Does that really count as a failed prediction?

The "Snowfalls Are Now a Thing of the Past" is a newspaper headline contradicted by the content, which says 'within a few years winter snowfall will become "a very rare and exciting event"' and 'Heavy snow will return occasionally, says Dr Viner, but when it does we will be unprepared. "We're really going to get caught out. Snow will probably cause chaos in 20 years time," he said.'

Headline writer are the clickbait of newspapers. The real question is, was the content wrong?

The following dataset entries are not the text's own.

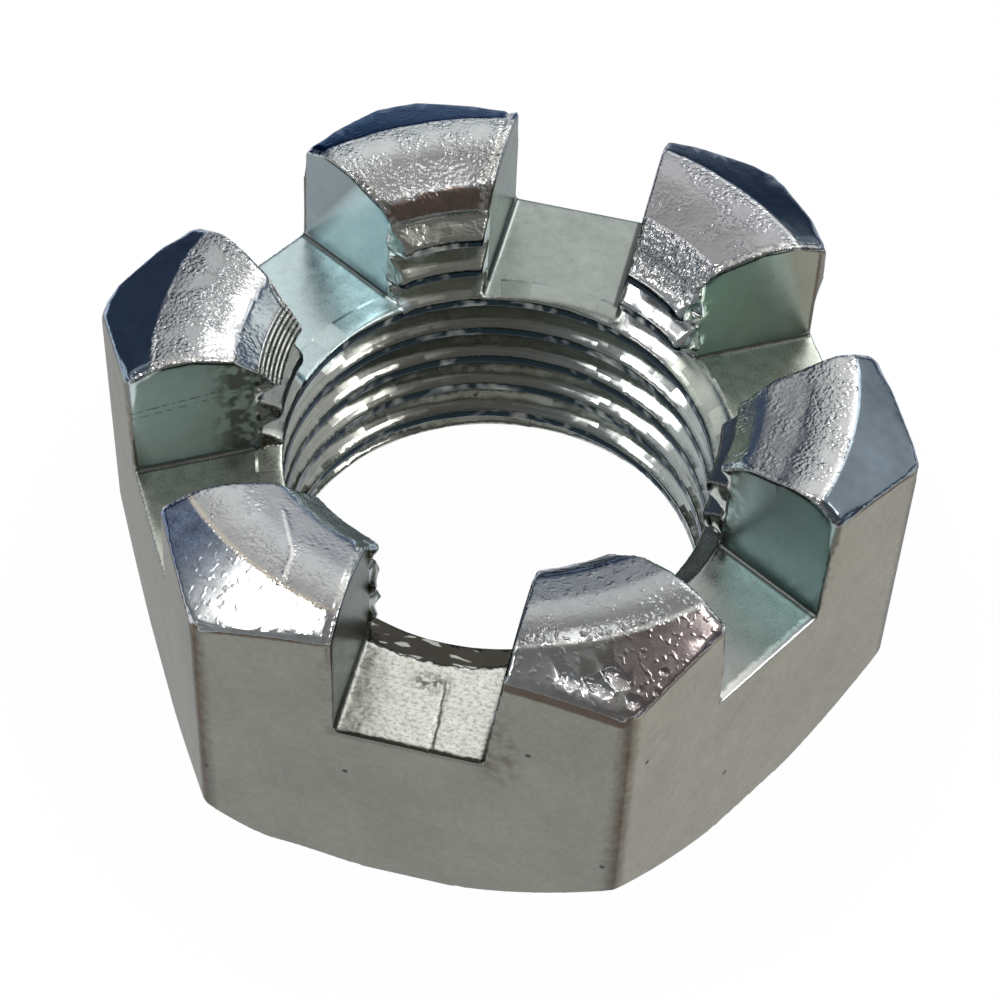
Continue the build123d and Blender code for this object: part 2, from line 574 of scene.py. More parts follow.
class Wiring:
    """Adds nodes to one node tree and links them."""

    def __init__(self, tree):
        self.tree = tree

    def put(self, socket, value):
        if isinstance(value, bpy.types.NodeSocket):
            self.tree.links.new(value, socket)
        elif isinstance(value, tuple) and socket.type == "RGBA" and len(value) == 3:
            socket.default_value = (*value, 1)
        else:
            socket.default_value = value

    def node(self, kind, inputs=None, **settings):
        made = self.tree.nodes.new("ShaderNode" + kind)
        for name, value in settings.items():
            setattr(made, name, value)
        for socket, value in (inputs or {}).items():
            self.put(made.inputs[socket], value)
        return made

    def use(self, group, **inputs):
        return self.node("Group", inputs, node_tree=group).outputs

    def gives(self, values):
        """Ends a group: its outputs by name, each a number."""
        for name in values:
            self.tree.interface.new_socket(name, in_out="OUTPUT", socket_type="NodeSocketFloat")
        result = self.tree.nodes.new("NodeGroupOutput").inputs
        for name, value in values.items():
            self.put(result[name], value)
        return self.tree

    def math(self, operation, *values, clamp=False):
        made = self.node("Math", dict(enumerate(values)), operation=operation, use_clamp=clamp)
        return made.outputs[0]

    def linear(self, value, factor, start, clamp=False):
        return self.math("MULTIPLY_ADD", value, factor, start, clamp=clamp)

    def plus(self, a, b):
        return self.math("ADD", a, b)

    def minus(self, a, b):
        return self.math("SUBTRACT", a, b)

    def other_than(self, mask):
        return self.minus(1.0, mask)

    def size(self, value):
        return self.math("ABSOLUTE", value)

    def times(self, *values):
        product = values[0]
        for value in values[1:]:
            product = self.math("MULTIPLY", product, value)
        return product

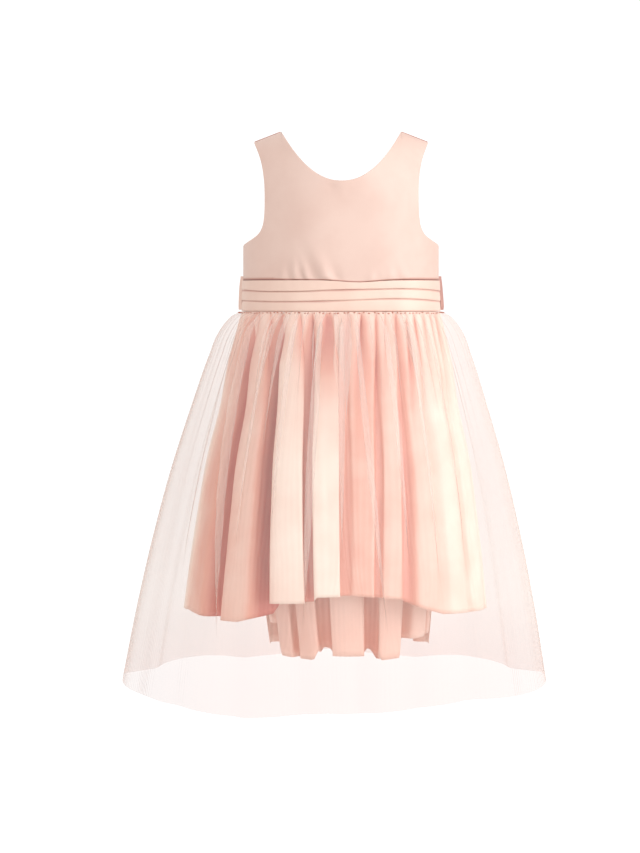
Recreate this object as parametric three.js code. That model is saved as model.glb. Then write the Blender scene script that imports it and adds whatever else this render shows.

I noticed that several referred to Paul Ehrlich ("Dire Famine Forecast By 1975", "Everyone Will Disappear In a Cloud Of Blue Steam By 1989", "America Subject to Water Rationing By 1974 and Food Rationing By 1980", "Overpopulation Will Spread Worldwide", "Oceans Dead in a Decade, US Water Rationing by 1974, Food Rationing by 1980", "Worldwide Plague, Overwhelming Pollution, Ecological Catastrophe, Virtual Collapse of UK by End of 20th Century", and likely more).

Isn't it rigging the numbers to cite the same person so many times?

The 1970s cooling papers (Rasool, Schneider, etc.) appear to be the ones warning that greatly increased aerosol production would provide a cooling effect more powerful than the CO2 warming effect. We reduced aerosol production (because "acid rain", above), so this didn't happen.

In any case, these are cherry-picked because the "large majority of climate research in the 1970s predicted the Earth would warm as a consequence of CO2." https://skepticalscience.com/What-1970s-science-said-about-g... . See for example https://journals.ametsoc.org/view/journals/bams/89/9/2008bam... :

> An enduring popular myth suggests that in the 1970s the climate science community was predicting “global cooling” and an “imminent” ice age, an observation frequently used by those who would undermine what climate scientists say today about the prospect of global warming. A review of the literature suggests that, on the contrary, greenhouse warming even then dominated scientists' thinking as being one of the most important forces shaping Earth's climate on human time scales.

If you look carefully, you'll see most of the links are to newspaper articles, not scientific publications. Most seem to be essentially sensational press reporting.

So it's not even a "whatever you say publish/post can be weaponized back at you" but rather that places like the AEI manufacture doubt out of whole cloth.